As previously explained, the originator will continue to be the lender of record. Notwithstanding this, the originator is entitled to delegate to third parties a number of servicing duties regarding the underlying mortgage loans. In practice, this means that the investor is entitled to appoint a third-party servicer and control the servicing to a substantial degree (although the servicing in a PH/CTH structure used for the purposes of transferring mortgage loans to unrelated parties remains a commercial hurdle which often results in lengthy three-party negotiations).

The originator of the mortgage loans, as the issuer of the Spanish Mortgage Securities and lender of record, has the right to initiate foreclosure and ordinary proceedings (derecho de legitimación activa). However, the holder of the PHs and CTHs is vested by law with the following step-in rights in the event of default by the relevant borrower under the mortgage loan: (a) the right to compel the originator to commence enforcement of the relevant mortgage; (b) the right to join proceedings with the originator (with the same legal rights) for the enforcement by the originator against the relevant borrower and to appear to that effect in any enforcement proceedings brought by the originator; (c) should the originator fail to commence enforcement proceedings within 60 calendar days from the notarial demand for payment addressed to the relevant borrower, the right to file a suit for the enforcement of the relevant mortgage; and (d) in the event that the proceedings brought by the originator against the relevant borrower are paralysed, the right to substitute itself for the originator as enforcing party and to resume the proceedings.

Upcoming developments on the legal regime of PHs and CTHs following RDL 24/2021

On 2 November 2021, the Spanish government approved Royal Decree-Law 24/2021 ("RDL 24/2021"), which aims, among others, to transpose Directive (EU) 2019/2162 on the issue of covered bonds and covered bond public supervision. Although its main purpose is to regulate the regime for the issue and supervision of covered bonds issued by credit institutions, it also contains some regulation on PHs and CTHs.

It is worth noting that RDL 24/2021 mainly adopts the regulation for these instruments contained in the previous legal framework, without introducing major changes. Current regulatory provisions (namely Royal Decree 716/2009) will remain in force insofar as they do not contradict the provisions of RDL 24/2021 (also pending possible further legal development). To summarise the transitional regime of RDL 24/2021: (1) the relevant provisions referred to PHs and CTHs will enter into force on 8 July 2022 (i.e. they are not in force yet); (2) PHs and CTHs issued before 8 July 2022 will continue to be subject to the previous legal regime until their maturity; and (3) PHs and CTHs issued on or after 8 July 2022 will be subject to the regime of RDL 24/2021.
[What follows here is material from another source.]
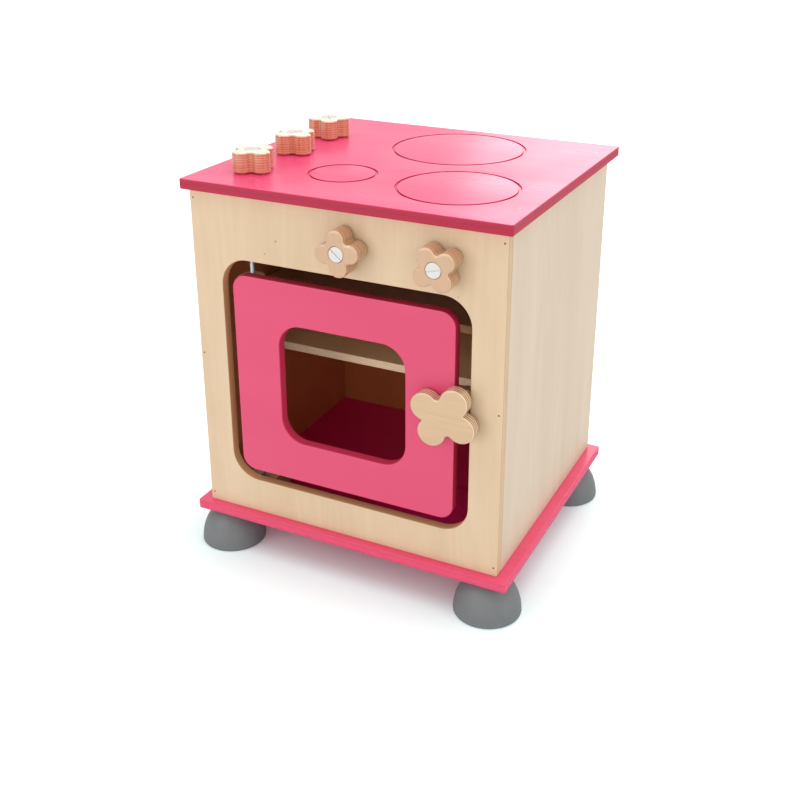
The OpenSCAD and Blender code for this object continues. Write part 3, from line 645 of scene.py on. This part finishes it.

The main developments of RDL 24/2021 in the legal regime of PHs and CTHs are:

  1. For the purposes of article 20.8 of Regulation (EU) 2017/2402 (the "Securitisation Regulation"), which creates a prohibition on STS securitisation including transferable securities among their pool assets, RDL 24/2021 clarifies that the PHs and CTHs will only be deemed to be transferable securities (valores negociables) when, due to their own legal form and transfer regime, they may be capable of general and impersonal dealing in a financial market.
  2. RDL 24/2021 also states that marketing, distribution and sale of PHs and CTHs between retail customers (i.e. not professional clients) is prohibited. Under the current regime, this limitation is only applicable to CTHs.

The content of this article is intended to provide a general guide to the subject matter. Specialist advice should be sought about your specific circumstances.